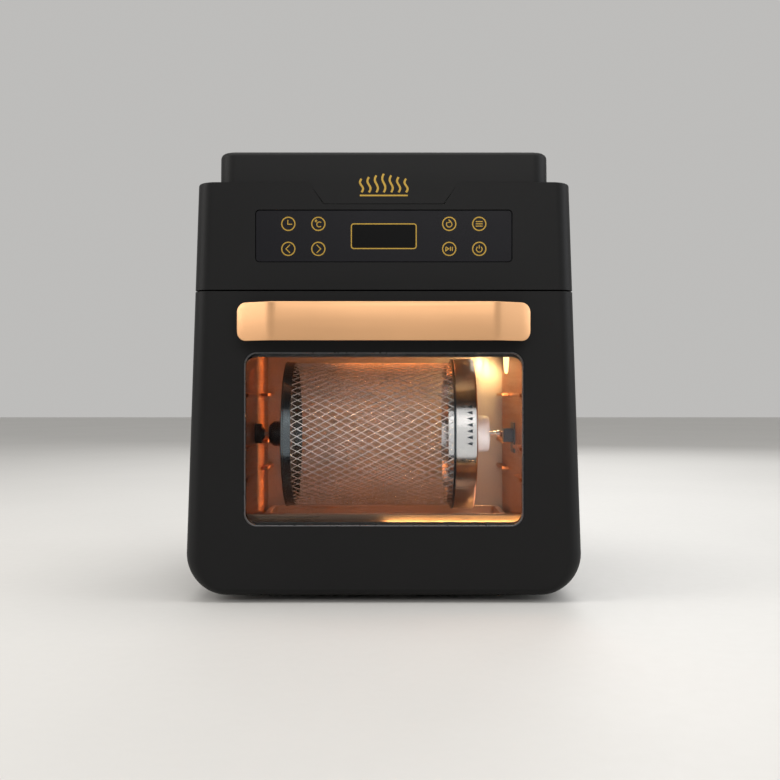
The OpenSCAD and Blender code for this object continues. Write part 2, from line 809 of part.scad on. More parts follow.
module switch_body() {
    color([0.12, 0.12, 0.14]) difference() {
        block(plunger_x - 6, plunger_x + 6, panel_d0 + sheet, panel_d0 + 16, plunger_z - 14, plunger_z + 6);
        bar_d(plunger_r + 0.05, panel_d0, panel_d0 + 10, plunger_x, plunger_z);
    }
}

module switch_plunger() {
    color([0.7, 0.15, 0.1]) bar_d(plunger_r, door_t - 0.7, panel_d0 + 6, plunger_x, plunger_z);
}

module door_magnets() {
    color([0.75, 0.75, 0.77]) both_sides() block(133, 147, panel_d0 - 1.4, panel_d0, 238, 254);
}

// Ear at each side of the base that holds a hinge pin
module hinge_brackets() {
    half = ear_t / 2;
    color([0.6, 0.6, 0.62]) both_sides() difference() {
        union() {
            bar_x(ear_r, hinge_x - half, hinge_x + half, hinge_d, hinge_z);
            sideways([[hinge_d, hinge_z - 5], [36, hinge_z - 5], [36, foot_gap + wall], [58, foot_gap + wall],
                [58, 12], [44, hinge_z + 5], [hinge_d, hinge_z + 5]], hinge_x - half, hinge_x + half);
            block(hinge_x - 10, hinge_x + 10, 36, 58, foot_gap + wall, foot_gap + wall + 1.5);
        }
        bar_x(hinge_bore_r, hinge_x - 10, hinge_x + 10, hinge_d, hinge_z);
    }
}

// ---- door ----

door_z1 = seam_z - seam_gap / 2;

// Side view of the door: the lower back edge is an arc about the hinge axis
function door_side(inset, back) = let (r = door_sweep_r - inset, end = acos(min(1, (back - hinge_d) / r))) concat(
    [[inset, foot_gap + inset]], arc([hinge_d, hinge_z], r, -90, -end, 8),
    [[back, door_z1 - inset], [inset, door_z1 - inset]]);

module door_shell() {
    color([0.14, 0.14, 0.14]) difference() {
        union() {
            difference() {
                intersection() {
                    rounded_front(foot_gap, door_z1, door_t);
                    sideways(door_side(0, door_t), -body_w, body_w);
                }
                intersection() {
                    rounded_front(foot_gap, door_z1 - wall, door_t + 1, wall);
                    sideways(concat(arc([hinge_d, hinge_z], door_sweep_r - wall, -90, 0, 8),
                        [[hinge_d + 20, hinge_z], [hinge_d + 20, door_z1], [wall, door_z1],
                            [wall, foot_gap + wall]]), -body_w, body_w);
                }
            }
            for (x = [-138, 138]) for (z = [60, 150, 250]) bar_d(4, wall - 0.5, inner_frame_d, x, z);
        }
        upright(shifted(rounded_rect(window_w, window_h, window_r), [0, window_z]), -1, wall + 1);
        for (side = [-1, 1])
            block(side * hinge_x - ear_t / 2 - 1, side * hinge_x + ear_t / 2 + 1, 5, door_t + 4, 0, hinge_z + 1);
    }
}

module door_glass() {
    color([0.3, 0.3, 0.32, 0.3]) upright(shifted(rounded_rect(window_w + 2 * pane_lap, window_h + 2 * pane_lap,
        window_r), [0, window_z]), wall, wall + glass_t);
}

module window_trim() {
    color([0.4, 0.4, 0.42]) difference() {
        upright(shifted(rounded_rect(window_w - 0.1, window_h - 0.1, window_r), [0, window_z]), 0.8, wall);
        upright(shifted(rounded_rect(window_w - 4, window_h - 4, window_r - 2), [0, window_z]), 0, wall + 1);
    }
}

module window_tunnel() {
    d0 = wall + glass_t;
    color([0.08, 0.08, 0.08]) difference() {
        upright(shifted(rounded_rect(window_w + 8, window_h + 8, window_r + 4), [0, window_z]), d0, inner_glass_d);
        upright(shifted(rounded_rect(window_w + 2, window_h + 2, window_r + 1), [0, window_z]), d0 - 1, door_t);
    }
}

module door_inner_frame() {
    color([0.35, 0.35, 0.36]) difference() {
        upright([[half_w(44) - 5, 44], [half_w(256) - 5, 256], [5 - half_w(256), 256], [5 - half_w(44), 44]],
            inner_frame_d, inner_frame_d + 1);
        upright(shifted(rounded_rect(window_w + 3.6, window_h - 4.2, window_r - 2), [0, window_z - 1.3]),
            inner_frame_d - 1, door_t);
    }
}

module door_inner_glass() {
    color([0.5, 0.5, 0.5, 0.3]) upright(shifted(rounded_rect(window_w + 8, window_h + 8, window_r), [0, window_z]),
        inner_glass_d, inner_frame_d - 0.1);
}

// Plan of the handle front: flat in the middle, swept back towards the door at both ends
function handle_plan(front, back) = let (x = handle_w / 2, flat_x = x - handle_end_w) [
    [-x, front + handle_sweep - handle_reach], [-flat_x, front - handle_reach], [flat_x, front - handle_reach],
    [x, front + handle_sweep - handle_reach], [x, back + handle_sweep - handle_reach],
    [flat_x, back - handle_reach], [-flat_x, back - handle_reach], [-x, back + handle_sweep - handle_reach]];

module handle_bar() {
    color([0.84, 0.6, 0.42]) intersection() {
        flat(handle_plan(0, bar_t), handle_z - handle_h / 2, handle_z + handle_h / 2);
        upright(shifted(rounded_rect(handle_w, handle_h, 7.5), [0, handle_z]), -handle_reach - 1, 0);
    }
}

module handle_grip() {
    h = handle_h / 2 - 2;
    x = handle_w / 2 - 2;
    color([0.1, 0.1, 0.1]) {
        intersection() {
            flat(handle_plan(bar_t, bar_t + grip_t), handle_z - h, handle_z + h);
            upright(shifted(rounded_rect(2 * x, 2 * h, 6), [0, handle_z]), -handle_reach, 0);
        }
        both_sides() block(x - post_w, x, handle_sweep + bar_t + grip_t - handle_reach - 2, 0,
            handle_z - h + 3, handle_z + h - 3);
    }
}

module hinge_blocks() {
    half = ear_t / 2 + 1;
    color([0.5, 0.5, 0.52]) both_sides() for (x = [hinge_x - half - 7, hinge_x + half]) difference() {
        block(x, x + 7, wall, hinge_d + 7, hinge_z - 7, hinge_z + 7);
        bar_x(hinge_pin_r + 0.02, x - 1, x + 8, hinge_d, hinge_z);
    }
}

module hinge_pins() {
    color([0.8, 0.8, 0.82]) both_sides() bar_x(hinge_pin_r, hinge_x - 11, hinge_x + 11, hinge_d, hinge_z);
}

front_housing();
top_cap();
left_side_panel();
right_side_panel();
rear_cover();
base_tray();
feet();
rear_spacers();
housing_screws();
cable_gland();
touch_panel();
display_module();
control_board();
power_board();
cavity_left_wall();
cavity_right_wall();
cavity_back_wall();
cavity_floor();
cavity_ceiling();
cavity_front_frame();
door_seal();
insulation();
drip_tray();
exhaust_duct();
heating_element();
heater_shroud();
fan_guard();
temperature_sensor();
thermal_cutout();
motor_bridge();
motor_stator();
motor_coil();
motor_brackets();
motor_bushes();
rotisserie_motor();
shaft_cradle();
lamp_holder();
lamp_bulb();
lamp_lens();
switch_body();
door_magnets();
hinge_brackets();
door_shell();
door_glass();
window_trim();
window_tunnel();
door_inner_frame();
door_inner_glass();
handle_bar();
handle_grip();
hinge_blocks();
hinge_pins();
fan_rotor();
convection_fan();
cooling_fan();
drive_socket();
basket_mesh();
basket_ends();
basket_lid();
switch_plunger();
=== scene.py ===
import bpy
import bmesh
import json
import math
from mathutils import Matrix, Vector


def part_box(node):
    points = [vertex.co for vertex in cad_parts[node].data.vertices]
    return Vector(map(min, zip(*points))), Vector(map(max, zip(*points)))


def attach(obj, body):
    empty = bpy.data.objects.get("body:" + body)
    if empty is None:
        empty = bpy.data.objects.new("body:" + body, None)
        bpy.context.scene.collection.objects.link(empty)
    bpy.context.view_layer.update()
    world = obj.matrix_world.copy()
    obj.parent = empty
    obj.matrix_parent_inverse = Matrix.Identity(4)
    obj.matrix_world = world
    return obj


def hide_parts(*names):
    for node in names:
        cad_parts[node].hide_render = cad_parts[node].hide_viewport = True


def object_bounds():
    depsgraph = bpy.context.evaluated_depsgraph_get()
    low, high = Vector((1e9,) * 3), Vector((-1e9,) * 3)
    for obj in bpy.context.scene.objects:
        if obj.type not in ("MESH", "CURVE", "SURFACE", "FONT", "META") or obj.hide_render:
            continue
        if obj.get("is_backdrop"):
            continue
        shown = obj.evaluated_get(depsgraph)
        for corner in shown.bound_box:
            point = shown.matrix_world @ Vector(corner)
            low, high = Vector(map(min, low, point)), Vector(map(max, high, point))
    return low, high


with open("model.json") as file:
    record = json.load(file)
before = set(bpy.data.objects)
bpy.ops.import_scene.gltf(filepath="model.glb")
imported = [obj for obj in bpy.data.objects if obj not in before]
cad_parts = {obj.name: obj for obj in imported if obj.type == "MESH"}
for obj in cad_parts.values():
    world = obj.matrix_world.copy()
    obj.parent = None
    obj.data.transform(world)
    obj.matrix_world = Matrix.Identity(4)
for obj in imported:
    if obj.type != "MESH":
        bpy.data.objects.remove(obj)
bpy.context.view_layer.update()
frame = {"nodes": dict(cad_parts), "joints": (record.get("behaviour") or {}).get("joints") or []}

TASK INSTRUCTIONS
Quote word for word the lines from the line holding "shaft_cradle();" through the line holding "points = [vertex.co"; include both of those lines and add nothing.

WRITTEN SOLUTION
shaft_cradle();
lamp_holder();
lamp_bulb();
lamp_lens();
switch_body();
door_magnets();
hinge_brackets();
door_shell();
door_glass();
window_trim();
window_tunnel();
door_inner_frame();
door_inner_glass();
handle_bar();
handle_grip();
hinge_blocks();
hinge_pins();
fan_rotor();
convection_fan();
cooling_fan();
drive_socket();
basket_mesh();
basket_ends();
basket_lid();
switch_plunger();
=== scene.py ===
import bpy
import bmesh
import json
import math
from mathutils import Matrix, Vector


def part_box(node):
    points = [vertex.co for vertex in cad_parts[node].data.vertices]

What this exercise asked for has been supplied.